Para ir até lá, Sheila sai de Itaquaquecetuba (Grande São Paulo) às 12h, pega trem e metrô e chega às 14h, quando começa o seu turno. Troca de roupa no alojamento dos garis, próximo ao terminal Bandeira, bate ponto e caminha de lá até a praça da Sé, carregando seu carrinho.

 

INVISÍVEL

 

Na quarta (4), Sheila começa o trabalho sob um sol quente. Em frente ao marco zero da Sé, começa a varrer o lixo, passando por centenas de pessoas sem que seja percebida. Em minutos, o espaço que limpou volta a ser coberto por sujeira. Ali, ela conta já ter sido xingada de “vagabunda” por moradores de rua. O trabalho termina às 22h –e ela chega em casa, a 43 km de distância, às 23h30.

 

Ao mesmo tempo em que o uniforme faz dela invisível, ele também a protege, observa. “A maioria das pessoas me ignora. Mas, de uniforme, estou imune à violência. Não passaria lá à noite sem uniforme.”

 

Grande parte dos garis, porém, prefere trocar de roupa no fim do expediente, porque muitos rejeitam sentar a seu lado nos ônibus e no metrô. Também há quem jogue lixo no chão na frente de quem está trabalhando, embora a lixeira esteja ali. “E dizem: ‘Se eu não produzir lixo, você fica sem emprego'”, diz Sheila.

 

Outros garis ouvidos pela Folha relatam que donos de bares e restaurantes não lhes deixam comer na parte de dentro. “Nos xingam quando paramos o trânsito, nos chamam de ‘cheiroso’, ‘lixo’, entre outras coisas”, diz um gari de 22 anos que mora na Cidade Tiradentes (zona leste).

 

Vestido de gari, Doria varre Avenida Paulista

 

O psicanalista Fernando Braga da Costa, autor do livro “Homens Invisíveis – Relatos de uma Humilhação Social” (2004), sentiu na pele: por dez anos, trabalhou como gari na USP, onde estudava.
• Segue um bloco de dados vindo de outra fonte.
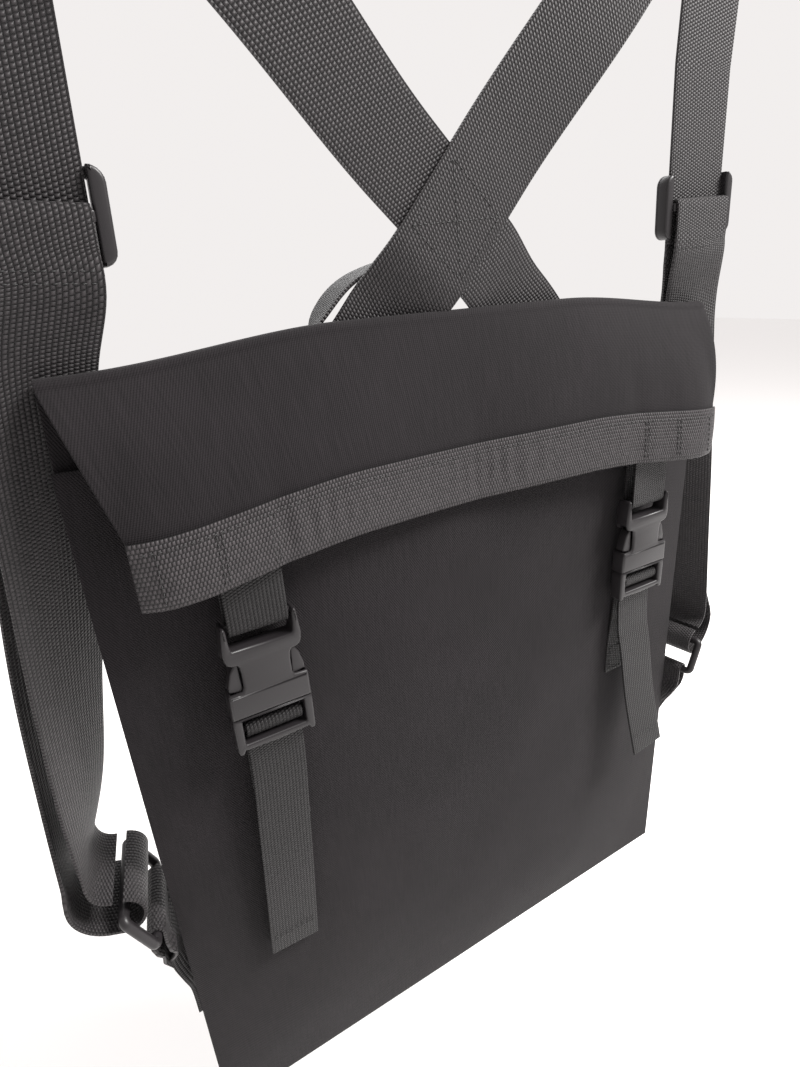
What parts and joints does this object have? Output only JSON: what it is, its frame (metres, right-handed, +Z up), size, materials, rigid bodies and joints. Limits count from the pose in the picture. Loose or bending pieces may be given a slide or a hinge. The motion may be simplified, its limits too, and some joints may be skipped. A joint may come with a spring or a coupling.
{
  "type": "fold-over harness bag",
  "caption": "Flat canvas bag with a webbing-hemmed fold-over flap, side-release buckles, crossed webbing shoulder straps, sliding strap adjusters and corner rings.",
  "frame": {"origin": "middle of the line between the two points that the shoulder strap loops hang on", "axes": "+X to the right as seen from the front, +Y from the front panel towards the wearer's back, +Z up"},
  "size_m": [0.4198, 0.0763, 0.6324],
  "materials": {
    "canvas": "matt",
    "webbing": "matt",
    "lining": "matt",
    "thread": "matt",
    "plastic": "satin"
  },
  "bodies": {
    "bag_body": {"front_panel": "canvas", "back_panel": "canvas", "lining": "lining", "mouth_binding": "webbing", "strap_patch": "webbing", "grab_handle": "webbing", "cross_stitching": "thread", "left_shoulder_strap": "webbing", "right_shoulder_strap": "webbing", "left_ring_tab": "webbing", "right_ring_tab": "webbing", "left_anchor_strap": "webbing", "right_anchor_strap": "webbing"},
    "flap_body": {"flap": "canvas", "flap_hem": "webbing"},
    "left_socket_body": {"left_buckle_strap": "webbing", "left_buckle_socket": "plastic"},
    "left_plug_body": {"left_buckle_plug": "plastic", "left_buckle_tail": "webbing"},
    "left_slider_body": {"left_slider": "plastic", "left_strap_return": "webbing"},
    "left_ring_body": {"left_ring": "plastic"},
    "right_socket_body": {"right_buckle_strap": "webbing", "right_buckle_socket": "plastic"},
    "right_plug_body": {"right_buckle_plug": "plastic", "right_buckle_tail": "webbing"},
    "right_slider_body": {"right_slider": "plastic", "right_strap_return": "webbing"},
    "right_ring_body": {"right_ring": "plastic"}
  },
  "joints": [
    {"name": "flap_hinge", "type": "hinge", "parent": "bag_body", "child": "flap_body", "pos_m": [0, 0.0044, -0.20258], "axis": [-1, 0, 0], "range_deg": [0, 120]},
    {"name": "left_socket_swing", "type": "hinge", "parent": "flap_body", "child": "left_socket_body", "pos_m": [-0.113, -0.01374, -0.28138], "axis": [-1, 0, 0], "range_deg": [0, 35]},
    {"name": "left_plug_release", "type": "slide", "parent": "left_socket_body", "child": "left_plug_body", "axis": [0, 0, -1], "range_m": [0, 0.03]},
    {"name": "left_slider_slide", "type": "slide", "parent": "bag_body", "child": "left_slider_body", "axis": [0.0479, 0, 0.9988], "range_m": [-0.004, 0.04], "deforming": ["left_strap_return"]},
    {"name": "left_ring_swing", "type": "hinge", "parent": "bag_body", "child": "left_ring_body", "pos_m": [-0.1765, 0.01233, -0.44416], "axis": [0.1736, 0.9848, 0], "range_deg": [0, 10]},
    {"name": "right_socket_swing", "type": "hinge", "parent": "flap_body", "child": "right_socket_body", "pos_m": [0.113, -0.01374, -0.28138], "axis": [-1, 0, 0], "range_deg": [0, 35]},
    {"name": "right_plug_release", "type": "slide", "parent": "right_socket_body", "child": "right_plug_body", "axis": [0, 0, -1], "range_m": [0, 0.03]},
    {"name": "right_slider_slide", "type": "slide", "parent": "bag_body", "child": "right_slider_body", "axis": [-0.0479, 0, 0.9988], "range_m": [-0.004, 0.04], "deforming": ["right_strap_return"]},
    {"name": "right_ring_swing", "type": "hinge", "parent": "bag_body", "child": "right_ring_body", "pos_m": [0.1765, 0.01233, -0.44416], "axis": [0.1736, -0.9848, 0], "range_deg": [0, 10]}
  ]
}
Viu colegas e professores passarem por ele sem cumprimentá-lo.

 

“Vestir um uniforme de gari e trabalhar sem depender disso não é o suficiente para entender o que é o trabalho. Eu, por exemplo, só senti condições próximas”, diz.

 

“O prefeito não acordou às 4h e pegou três conduções para chegar ao trabalho, não se sujeitou a trocar de roupa em um vestiário malcheiroso. De forma perversa, ele até minimizou a dificuldade por qual esses trabalhadores passam.” Mas, para Sheila, no dia em que conheceu Doria, ele “deu uma varridinha básica” porque “mesmo que quisesse varrer mais, não teria espaço”.

 

“Acho que a intenção dele era varrer um pouco, mas pelo assédio, não conseguiu.” Se fosse varrer de verdade nas próximas vezes, teria que ter “vontade” porque “as pernas doem e dá muito cansaço”. Por isso, é provável que não aguentasse. “Ele ia falar: ‘Deixa para mais tarde'”, ri.